##### DATASET EXTRACT

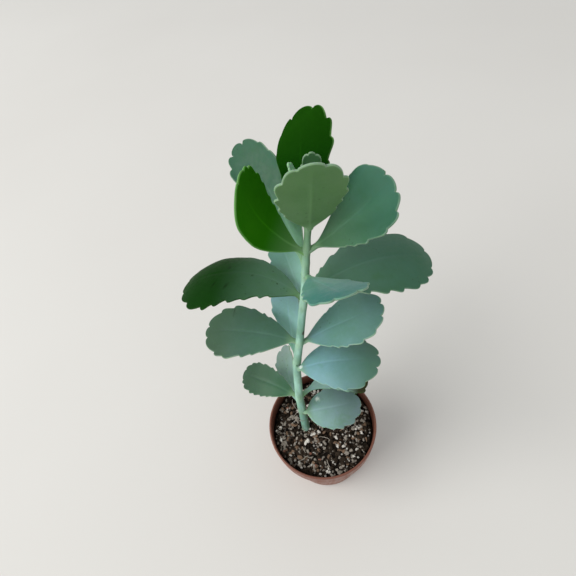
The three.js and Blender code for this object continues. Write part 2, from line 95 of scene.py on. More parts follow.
# Leaves as in the part. near and far are the upper face's colour at the stalk and at the
# tip, set to each leaf's look under its light, so they carry painted light and shade: the
# dark tips of leaf_2_right and leaf_6_left and the dark greens of leaf_8_left and leaf_9_back
# are painted shade. turn the shares of the length between which one changes into the other,
# where they aren't COLOUR_TURN, under the lower face's colour, where it isn't UNDERSIDE. The
# dark and pale marks are small spots on the upper face: distance from the stalk, distance to
# the left, radius; the pale ones on leaf_1_front are a painted highlight.
LEAVES = [
    # leaf_1_front: its two pale marks are a painted highlight
    dict(name="leaf_1_front", height=67, azimuth=-4, seat=-40, rise=9, droop=18, sweep=8,
         length=29, width=23.5, widest=0.54, roll=4, twist=0, cup=-0.3,
         teeth=4, near=(0.208, 0.362, 0.326), far=(0.132, 0.21, 0.212),
         pale_marks=((6.3, 5.9, 1.5), (7.2, 5.4, 0.9))),
    dict(name="leaf_1_back", height=67, azimuth=104, rise=17, droop=26, sweep=-17,
         length=36, width=15.5, widest=0.68, roll=-42, twist=-2, cup=0.45,
         teeth=4, near=(0.239, 0.456, 0.352), far=(0.168, 0.245, 0.218)),
    dict(name="leaf_2_left", height=79.5, azimuth=145, rise=10, droop=44, sweep=-5,
         length=35, width=17.5, widest=0.64, roll=-12, twist=-10, cup=0.1,
         teeth=6, near=(0.049, 0.138, 0.074), far=(0.022, 0.068, 0.032)),
    # leaf_2_right: its dark olive far colour is painted shade under the leaves above it
    dict(name="leaf_2_right", height=79.5, azimuth=22, rise=16, droop=54, sweep=-16,
         length=38.5, width=25, widest=0.77, roll=3, twist=0, cup=-0.14,
         teeth=5, near=(0.262, 0.431, 0.38), far=(0.045, 0.05, 0.022), turn=(0.5, 0.76)),
    dict(name="leaf_3_front", height=109, azimuth=-2, seat=-80, rise=19, droop=20, sweep=-18,
         length=37, width=28, widest=0.62, roll=0, twist=-8, cup=-0.35,
         teeth=4, near=(0.19, 0.376, 0.419), far=(0.07, 0.165, 0.112),
         pale_marks=((0.8, 0.2, 1.1),)),
    dict(name="leaf_3_back", height=109, azimuth=89, rise=36, droop=0, sweep=-6,
         length=36, width=21, widest=0.7, roll=-42, twist=-4, cup=0.45,
         teeth=4, near=(0.256, 0.523, 0.413), far=(0.178, 0.349, 0.404)),
    dict(name="leaf_4_left", height=123, azimuth=156, rise=11, droop=27, sweep=8,
         length=43, width=27, widest=0.66, roll=0, twist=-5, cup=0,
         teeth=5, near=(0.088, 0.195, 0.14), far=(0.037, 0.09, 0.046),
         dark_marks=((30, -10.5, 0.8), (30.2, -8.8, 0.7), (30.3, -7.1, 0.9), (31.8, -3.7, 0.6))),
    dict(name="leaf_4_right", height=123, azimuth=1, rise=30, droop=5, sweep=-7,
         length=38, width=26.5, widest=0.66, roll=-3, twist=-3, cup=0,
         teeth=5, near=(0.125, 0.27, 0.254), far=(0.105, 0.23, 0.195)),
    dict(name="leaf_5_back", height=146, azimuth=94, rise=5, droop=22, sweep=6,
         length=46, width=17.5, widest=0.62, roll=-40, twist=2, cup=0.4,
         teeth=5, near=(0.226, 0.428, 0.356), far=(0.079, 0.196, 0.146), turn=(0.1, 0.6)),
    # leaf_6_left: its darkening towards the tip is partly painted shade
    dict(name="leaf_6_left", height=150, azimuth=146, rise=38, droop=76, sweep=36,
         length=53, width=36.5, widest=0.65, roll=17, twist=2, cup=-0.4, lift=1.5,
         teeth=7, left_teeth=1.2, right_teeth=0.6, smooth=0.2,
         near=(0.112, 0.23, 0.148), far=(0.005, 0.036, 0.003), turn=(0.05, 0.66),
         dark_marks=((30.3, -3.2, 0.8), (23.6, -3.6, 0.9), (28.9, 8.7, 1.1),
                     (27.6, 5.5, 0.9), (34.3, 6.8, 0.7), (20, 1.4, 0.6))),
    dict(name="leaf_6_right", height=151, azimuth=16, rise=24, droop=60, sweep=-11,
         length=57, width=33, widest=0.62, roll=-6, twist=11, cup=-0.28,
         teeth=8, smooth=0.12, near=(0.066, 0.161, 0.098), far=(0.033, 0.132, 0.073),
         dark_marks=((9.1, 9.5, 1.5), (7, 8, 1.6))),
    dict(name="leaf_7_front", height=162.5, azimuth=-71, rise=31, droop=-14, sweep=2,
         length=36, width=21.5, widest=0.66, roll=-12, twist=5, cup=-0.14,
         teeth=4, near=(0.079, 0.253, 0.185), far=(0.017, 0.16, 0.128)),
    dict(name="leaf_7_back", height=167, azimuth=105, rise=46, droop=36, sweep=14,
         length=52.5, width=20, widest=0.66, roll=-38, twist=6, cup=0.45,
         teeth=6, right_teeth=0.4, near=(0.164, 0.354, 0.224), far=(0.018, 0.093, 0.044),
         turn=(0.1, 0.6)),
    # leaf_8_left: its deep dark green is painted shade
    dict(name="leaf_8_left", height=173, azimuth=158, rise=29, droop=-70, sweep=6,
         length=39, width=26, widest=0.67, roll=-3, twist=0, cup=0.18,
         teeth=6, left_teeth=0.1, near=(0.088, 0.232, 0.064), far=(0.024, 0.165, 0.003),
         turn=(0.08, 0.4)),
    dict(name="leaf_8_right", height=174, azimuth=-4, rise=34, droop=-19, sweep=6,
         length=36.7, width=27.6, widest=0.71, roll=6, twist=8, cup=0.2,
         teeth=5, left_teeth=0.2, near=(0.073, 0.177, 0.086), far=(0.028, 0.126, 0.079)),
    dict(name="leaf_9_front", height=185.3, azimuth=-85, rise=72, droop=3, sweep=-1,
         length=36.7, width=22, widest=0.6, roll=-6, twist=1, cup=0,
         teeth=4, near=(0.09, 0.2, 0.12), far=(0.09, 0.2, 0.12), under=(0.088, 0.2, 0.067)),
    # leaf_9_back: its near-black green is painted shade
    dict(name="leaf_9_back", height=184, azimuth=85, rise=54, droop=32, sweep=-10,
         length=38.5, width=25.5, widest=0.68, roll=-31, twist=-7, cup=-0.18,
         teeth=4, left_teeth=0.3, right_teeth=1.4,
         near=(0.001, 0.024, 0.001), far=(0.007, 0.046, 0.002)),
    dict(name="leaf_10_left", height=193, azimuth=172, rise=95, droop=24, sweep=0,
         length=16, width=7, widest=0.5, roll=-6, twist=0, cup=0.1,
         teeth=3, near=(0.19, 0.4, 0.2), far=(0.19, 0.4, 0.22), under=(0.19, 0.4, 0.2)),
    dict(name="leaf_10_right", height=193, azimuth=50, rise=72, droop=-20, sweep=10,
         length=16, width=7.5, widest=0.62, roll=10, twist=6, cup=0,
         teeth=3, near=(0.048, 0.148, 0.039), far=(0.042, 0.121, 0.043)),
]
FRESH_LEAVES = ("leaf_8_left", "leaf_9_back")  # hardly any bloom
RUBBED_LEAVES = ("leaf_6_left", "leaf_2_right")  # the bloom partly rubbed off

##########

WRITTEN TASK | Copy each line of the data exactly, leaving nothing out.

COMPLETE OUTPUT |
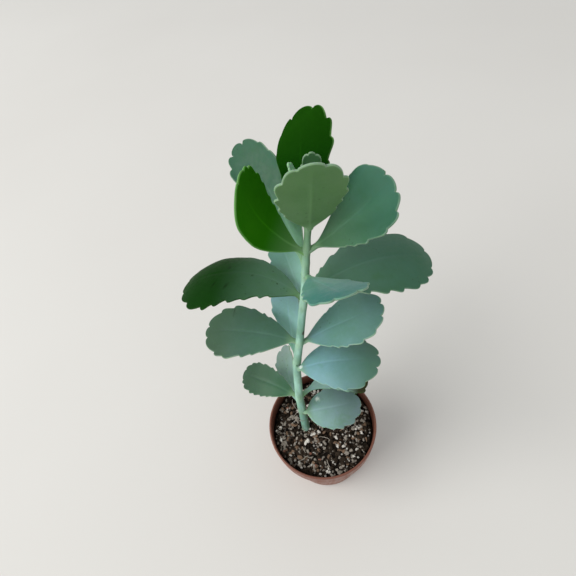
The three.js and Blender code for this object continues. Write part 2, from line 95 of scene.py on. More parts follow.
# Leaves as in the part. near and far are the upper face's colour at the stalk and at the
# tip, set to each leaf's look under its light, so they carry painted light and shade: the
# dark tips of leaf_2_right and leaf_6_left and the dark greens of leaf_8_left and leaf_9_back
# are painted shade. turn the shares of the length between which one changes into the other,
# where they aren't COLOUR_TURN, under the lower face's colour, where it isn't UNDERSIDE. The
# dark and pale marks are small spots on the upper face: distance from the stalk, distance to
# the left, radius; the pale ones on leaf_1_front are a painted highlight.
LEAVES = [
    # leaf_1_front: its two pale marks are a painted highlight
    dict(name="leaf_1_front", height=67, azimuth=-4, seat=-40, rise=9, droop=18, sweep=8,
         length=29, width=23.5, widest=0.54, roll=4, twist=0, cup=-0.3,
         teeth=4, near=(0.208, 0.362, 0.326), far=(0.132, 0.21, 0.212),
         pale_marks=((6.3, 5.9, 1.5), (7.2, 5.4, 0.9))),
    dict(name="leaf_1_back", height=67, azimuth=104, rise=17, droop=26, sweep=-17,
         length=36, width=15.5, widest=0.68, roll=-42, twist=-2, cup=0.45,
         teeth=4, near=(0.239, 0.456, 0.352), far=(0.168, 0.245, 0.218)),
    dict(name="leaf_2_left", height=79.5, azimuth=145, rise=10, droop=44, sweep=-5,
         length=35, width=17.5, widest=0.64, roll=-12, twist=-10, cup=0.1,
         teeth=6, near=(0.049, 0.138, 0.074), far=(0.022, 0.068, 0.032)),
    # leaf_2_right: its dark olive far colour is painted shade under the leaves above it
    dict(name="leaf_2_right", height=79.5, azimuth=22, rise=16, droop=54, sweep=-16,
         length=38.5, width=25, widest=0.77, roll=3, twist=0, cup=-0.14,
         teeth=5, near=(0.262, 0.431, 0.38), far=(0.045, 0.05, 0.022), turn=(0.5, 0.76)),
    dict(name="leaf_3_front", height=109, azimuth=-2, seat=-80, rise=19, droop=20, sweep=-18,
         length=37, width=28, widest=0.62, roll=0, twist=-8, cup=-0.35,
         teeth=4, near=(0.19, 0.376, 0.419), far=(0.07, 0.165, 0.112),
         pale_marks=((0.8, 0.2, 1.1),)),
    dict(name="leaf_3_back", height=109, azimuth=89, rise=36, droop=0, sweep=-6,
         length=36, width=21, widest=0.7, roll=-42, twist=-4, cup=0.45,
         teeth=4, near=(0.256, 0.523, 0.413), far=(0.178, 0.349, 0.404)),
    dict(name="leaf_4_left", height=123, azimuth=156, rise=11, droop=27, sweep=8,
         length=43, width=27, widest=0.66, roll=0, twist=-5, cup=0,
         teeth=5, near=(0.088, 0.195, 0.14), far=(0.037, 0.09, 0.046),
         dark_marks=((30, -10.5, 0.8), (30.2, -8.8, 0.7), (30.3, -7.1, 0.9), (31.8, -3.7, 0.6))),
    dict(name="leaf_4_right", height=123, azimuth=1, rise=30, droop=5, sweep=-7,
         length=38, width=26.5, widest=0.66, roll=-3, twist=-3, cup=0,
         teeth=5, near=(0.125, 0.27, 0.254), far=(0.105, 0.23, 0.195)),
    dict(name="leaf_5_back", height=146, azimuth=94, rise=5, droop=22, sweep=6,
         length=46, width=17.5, widest=0.62, roll=-40, twist=2, cup=0.4,
         teeth=5, near=(0.226, 0.428, 0.356), far=(0.079, 0.196, 0.146), turn=(0.1, 0.6)),
    # leaf_6_left: its darkening towards the tip is partly painted shade
    dict(name="leaf_6_left", height=150, azimuth=146, rise=38, droop=76, sweep=36,
         length=53, width=36.5, widest=0.65, roll=17, twist=2, cup=-0.4, lift=1.5,
         teeth=7, left_teeth=1.2, right_teeth=0.6, smooth=0.2,
         near=(0.112, 0.23, 0.148), far=(0.005, 0.036, 0.003), turn=(0.05, 0.66),
         dark_marks=((30.3, -3.2, 0.8), (23.6, -3.6, 0.9), (28.9, 8.7, 1.1),
                     (27.6, 5.5, 0.9), (34.3, 6.8, 0.7), (20, 1.4, 0.6))),
    dict(name="leaf_6_right", height=151, azimuth=16, rise=24, droop=60, sweep=-11,
         length=57, width=33, widest=0.62, roll=-6, twist=11, cup=-0.28,
         teeth=8, smooth=0.12, near=(0.066, 0.161, 0.098), far=(0.033, 0.132, 0.073),
         dark_marks=((9.1, 9.5, 1.5), (7, 8, 1.6))),
    dict(name="leaf_7_front", height=162.5, azimuth=-71, rise=31, droop=-14, sweep=2,
         length=36, width=21.5, widest=0.66, roll=-12, twist=5, cup=-0.14,
         teeth=4, near=(0.079, 0.253, 0.185), far=(0.017, 0.16, 0.128)),
    dict(name="leaf_7_back", height=167, azimuth=105, rise=46, droop=36, sweep=14,
         length=52.5, width=20, widest=0.66, roll=-38, twist=6, cup=0.45,
         teeth=6, right_teeth=0.4, near=(0.164, 0.354, 0.224), far=(0.018, 0.093, 0.044),
         turn=(0.1, 0.6)),
    # leaf_8_left: its deep dark green is painted shade
    dict(name="leaf_8_left", height=173, azimuth=158, rise=29, droop=-70, sweep=6,
         length=39, width=26, widest=0.67, roll=-3, twist=0, cup=0.18,
         teeth=6, left_teeth=0.1, near=(0.088, 0.232, 0.064), far=(0.024, 0.165, 0.003),
         turn=(0.08, 0.4)),
    dict(name="leaf_8_right", height=174, azimuth=-4, rise=34, droop=-19, sweep=6,
         length=36.7, width=27.6, widest=0.71, roll=6, twist=8, cup=0.2,
         teeth=5, left_teeth=0.2, near=(0.073, 0.177, 0.086), far=(0.028, 0.126, 0.079)),
    dict(name="leaf_9_front", height=185.3, azimuth=-85, rise=72, droop=3, sweep=-1,
         length=36.7, width=22, widest=0.6, roll=-6, twist=1, cup=0,
         teeth=4, near=(0.09, 0.2, 0.12), far=(0.09, 0.2, 0.12), under=(0.088, 0.2, 0.067)),
    # leaf_9_back: its near-black green is painted shade
    dict(name="leaf_9_back", height=184, azimuth=85, rise=54, droop=32, sweep=-10,
         length=38.5, width=25.5, widest=0.68, roll=-31, twist=-7, cup=-0.18,
         teeth=4, left_teeth=0.3, right_teeth=1.4,
         near=(0.001, 0.024, 0.001), far=(0.007, 0.046, 0.002)),
    dict(name="leaf_10_left", height=193, azimuth=172, rise=95, droop=24, sweep=0,
         length=16, width=7, widest=0.5, roll=-6, twist=0, cup=0.1,
         teeth=3, near=(0.19, 0.4, 0.2), far=(0.19, 0.4, 0.22), under=(0.19, 0.4, 0.2)),
    dict(name="leaf_10_right", height=193, azimuth=50, rise=72, droop=-20, sweep=10,
         length=16, width=7.5, widest=0.62, roll=10, twist=6, cup=0,
         teeth=3, near=(0.048, 0.148, 0.039), far=(0.042, 0.121, 0.043)),
]
FRESH_LEAVES = ("leaf_8_left", "leaf_9_back")  # hardly any bloom
RUBBED_LEAVES = ("leaf_6_left", "leaf_2_right")  # the bloom partly rubbed off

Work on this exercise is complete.